>> BEGIN
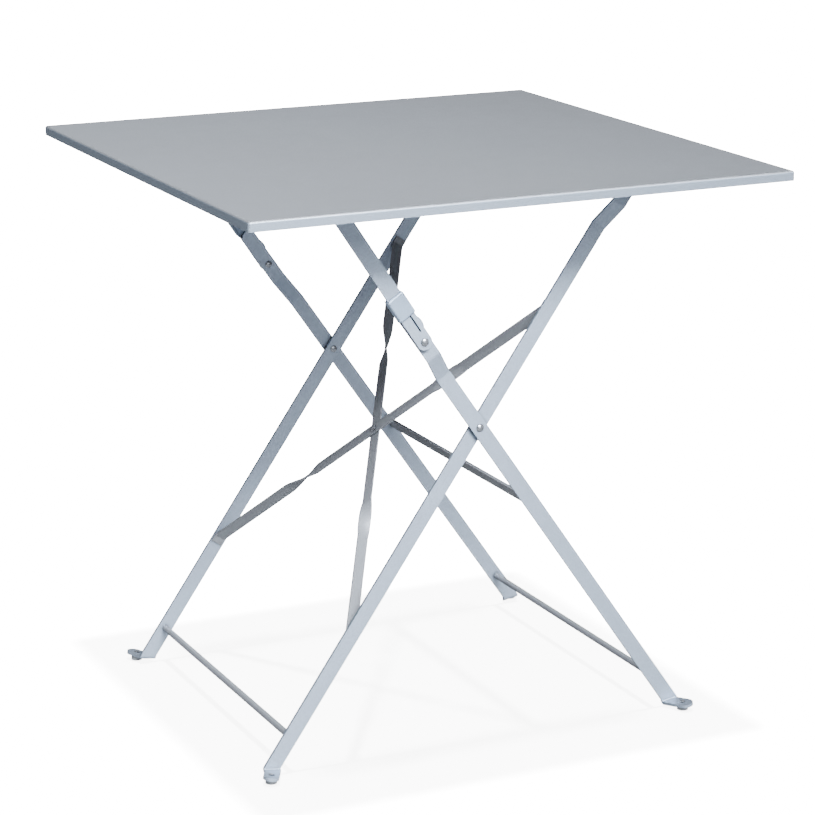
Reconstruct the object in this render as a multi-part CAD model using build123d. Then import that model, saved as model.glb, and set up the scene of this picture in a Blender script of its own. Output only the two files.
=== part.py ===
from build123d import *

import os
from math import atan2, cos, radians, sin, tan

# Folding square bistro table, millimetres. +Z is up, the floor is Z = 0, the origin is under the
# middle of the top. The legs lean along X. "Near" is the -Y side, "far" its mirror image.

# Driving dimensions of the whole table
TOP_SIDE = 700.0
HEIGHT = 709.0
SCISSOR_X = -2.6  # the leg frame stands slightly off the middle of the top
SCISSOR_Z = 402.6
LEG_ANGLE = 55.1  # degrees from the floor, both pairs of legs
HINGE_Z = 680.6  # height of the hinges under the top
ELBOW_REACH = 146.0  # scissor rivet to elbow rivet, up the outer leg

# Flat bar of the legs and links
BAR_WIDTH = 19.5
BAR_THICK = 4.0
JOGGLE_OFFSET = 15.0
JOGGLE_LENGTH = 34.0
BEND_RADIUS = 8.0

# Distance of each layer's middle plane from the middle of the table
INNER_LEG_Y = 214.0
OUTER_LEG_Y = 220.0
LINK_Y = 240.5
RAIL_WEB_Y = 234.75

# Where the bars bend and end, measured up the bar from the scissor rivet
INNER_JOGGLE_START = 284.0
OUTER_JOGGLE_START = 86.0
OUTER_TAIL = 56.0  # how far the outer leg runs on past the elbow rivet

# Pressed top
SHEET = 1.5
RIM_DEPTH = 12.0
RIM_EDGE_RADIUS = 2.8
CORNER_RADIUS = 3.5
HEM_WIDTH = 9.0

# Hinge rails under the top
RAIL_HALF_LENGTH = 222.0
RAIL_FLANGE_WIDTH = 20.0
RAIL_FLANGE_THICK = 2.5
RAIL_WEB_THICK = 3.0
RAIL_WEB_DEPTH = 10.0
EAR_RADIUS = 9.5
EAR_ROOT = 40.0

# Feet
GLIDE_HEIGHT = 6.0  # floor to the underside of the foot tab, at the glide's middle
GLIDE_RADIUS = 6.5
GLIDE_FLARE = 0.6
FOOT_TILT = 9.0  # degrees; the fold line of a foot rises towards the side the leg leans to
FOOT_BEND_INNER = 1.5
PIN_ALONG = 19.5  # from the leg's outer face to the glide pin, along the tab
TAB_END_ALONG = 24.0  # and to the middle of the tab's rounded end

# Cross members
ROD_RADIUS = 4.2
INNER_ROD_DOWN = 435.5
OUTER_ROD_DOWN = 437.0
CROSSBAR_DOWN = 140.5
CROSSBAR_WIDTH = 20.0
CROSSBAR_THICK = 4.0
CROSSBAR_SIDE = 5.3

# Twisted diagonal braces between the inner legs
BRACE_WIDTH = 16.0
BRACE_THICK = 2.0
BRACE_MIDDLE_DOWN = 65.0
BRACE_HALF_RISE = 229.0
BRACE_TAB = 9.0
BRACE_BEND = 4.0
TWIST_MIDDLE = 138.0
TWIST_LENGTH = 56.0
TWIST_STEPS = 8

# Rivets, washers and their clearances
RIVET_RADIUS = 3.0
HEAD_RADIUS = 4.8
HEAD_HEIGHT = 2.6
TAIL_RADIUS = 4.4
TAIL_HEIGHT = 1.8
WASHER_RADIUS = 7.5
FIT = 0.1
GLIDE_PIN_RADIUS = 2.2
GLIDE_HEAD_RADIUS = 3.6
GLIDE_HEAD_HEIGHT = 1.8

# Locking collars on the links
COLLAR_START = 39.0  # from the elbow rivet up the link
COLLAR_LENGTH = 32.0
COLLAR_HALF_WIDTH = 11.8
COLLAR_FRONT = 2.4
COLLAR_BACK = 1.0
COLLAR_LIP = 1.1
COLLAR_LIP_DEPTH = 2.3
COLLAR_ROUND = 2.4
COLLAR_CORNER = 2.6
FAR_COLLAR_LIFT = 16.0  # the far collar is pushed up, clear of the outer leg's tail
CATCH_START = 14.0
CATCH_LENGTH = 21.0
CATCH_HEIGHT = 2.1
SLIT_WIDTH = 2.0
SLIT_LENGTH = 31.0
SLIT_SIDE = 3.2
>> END
WRITTEN INSTRUCTION:
Reproduce all of the material above word for word.

RESULT OF THIS TASK:
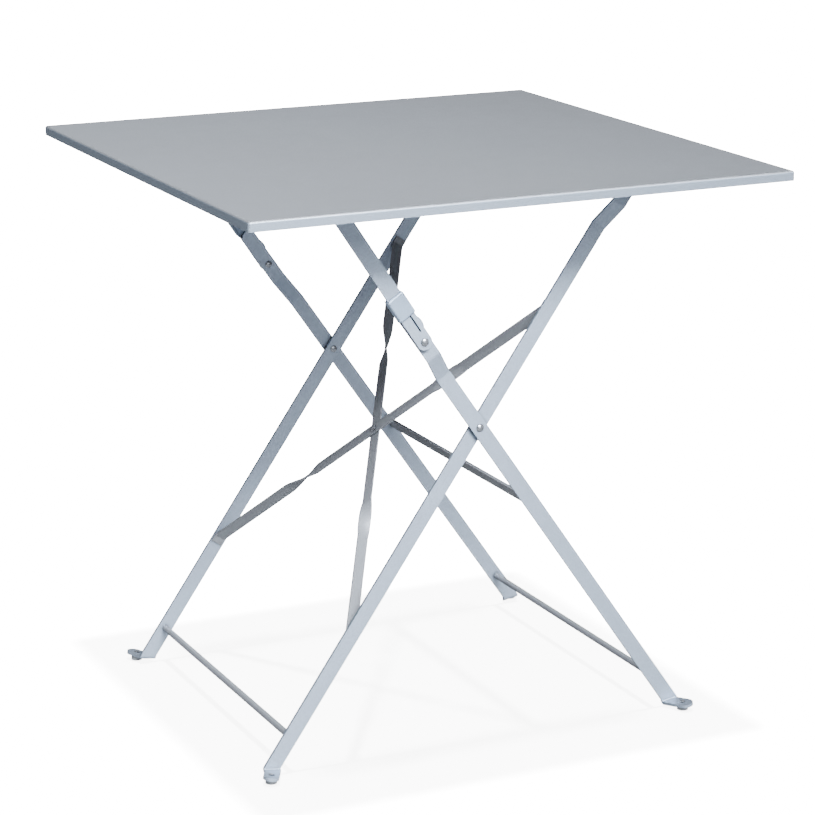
Reconstruct the object in this render as a multi-part CAD model using build123d. Then import that model, saved as model.glb, and set up the scene of this picture in a Blender script of its own. Output only the two files.
=== part.py ===
from build123d import *

import os
from math import atan2, cos, radians, sin, tan

# Folding square bistro table, millimetres. +Z is up, the floor is Z = 0, the origin is under the
# middle of the top. The legs lean along X. "Near" is the -Y side, "far" its mirror image.

# Driving dimensions of the whole table
TOP_SIDE = 700.0
HEIGHT = 709.0
SCISSOR_X = -2.6  # the leg frame stands slightly off the middle of the top
SCISSOR_Z = 402.6
LEG_ANGLE = 55.1  # degrees from the floor, both pairs of legs
HINGE_Z = 680.6  # height of the hinges under the top
ELBOW_REACH = 146.0  # scissor rivet to elbow rivet, up the outer leg

# Flat bar of the legs and links
BAR_WIDTH = 19.5
BAR_THICK = 4.0
JOGGLE_OFFSET = 15.0
JOGGLE_LENGTH = 34.0
BEND_RADIUS = 8.0

# Distance of each layer's middle plane from the middle of the table
INNER_LEG_Y = 214.0
OUTER_LEG_Y = 220.0
LINK_Y = 240.5
RAIL_WEB_Y = 234.75

# Where the bars bend and end, measured up the bar from the scissor rivet
INNER_JOGGLE_START = 284.0
OUTER_JOGGLE_START = 86.0
OUTER_TAIL = 56.0  # how far the outer leg runs on past the elbow rivet

# Pressed top
SHEET = 1.5
RIM_DEPTH = 12.0
RIM_EDGE_RADIUS = 2.8
CORNER_RADIUS = 3.5
HEM_WIDTH = 9.0

# Hinge rails under the top
RAIL_HALF_LENGTH = 222.0
RAIL_FLANGE_WIDTH = 20.0
RAIL_FLANGE_THICK = 2.5
RAIL_WEB_THICK = 3.0
RAIL_WEB_DEPTH = 10.0
EAR_RADIUS = 9.5
EAR_ROOT = 40.0

# Feet
GLIDE_HEIGHT = 6.0  # floor to the underside of the foot tab, at the glide's middle
GLIDE_RADIUS = 6.5
GLIDE_FLARE = 0.6
FOOT_TILT = 9.0  # degrees; the fold line of a foot rises towards the side the leg leans to
FOOT_BEND_INNER = 1.5
PIN_ALONG = 19.5  # from the leg's outer face to the glide pin, along the tab
TAB_END_ALONG = 24.0  # and to the middle of the tab's rounded end

# Cross members
ROD_RADIUS = 4.2
INNER_ROD_DOWN = 435.5
OUTER_ROD_DOWN = 437.0
CROSSBAR_DOWN = 140.5
CROSSBAR_WIDTH = 20.0
CROSSBAR_THICK = 4.0
CROSSBAR_SIDE = 5.3

# Twisted diagonal braces between the inner legs
BRACE_WIDTH = 16.0
BRACE_THICK = 2.0
BRACE_MIDDLE_DOWN = 65.0
BRACE_HALF_RISE = 229.0
BRACE_TAB = 9.0
BRACE_BEND = 4.0
TWIST_MIDDLE = 138.0
TWIST_LENGTH = 56.0
TWIST_STEPS = 8

# Rivets, washers and their clearances
RIVET_RADIUS = 3.0
HEAD_RADIUS = 4.8
HEAD_HEIGHT = 2.6
TAIL_RADIUS = 4.4
TAIL_HEIGHT = 1.8
WASHER_RADIUS = 7.5
FIT = 0.1
GLIDE_PIN_RADIUS = 2.2
GLIDE_HEAD_RADIUS = 3.6
GLIDE_HEAD_HEIGHT = 1.8

# Locking collars on the links
COLLAR_START = 39.0  # from the elbow rivet up the link
COLLAR_LENGTH = 32.0
COLLAR_HALF_WIDTH = 11.8
COLLAR_FRONT = 2.4
COLLAR_BACK = 1.0
COLLAR_LIP = 1.1
COLLAR_LIP_DEPTH = 2.3
COLLAR_ROUND = 2.4
COLLAR_CORNER = 2.6
FAR_COLLAR_LIFT = 16.0  # the far collar is pushed up, clear of the outer leg's tail
CATCH_START = 14.0
CATCH_LENGTH = 21.0
CATCH_HEIGHT = 2.1
SLIT_WIDTH = 2.0
SLIT_LENGTH = 31.0
SLIT_SIDE = 3.2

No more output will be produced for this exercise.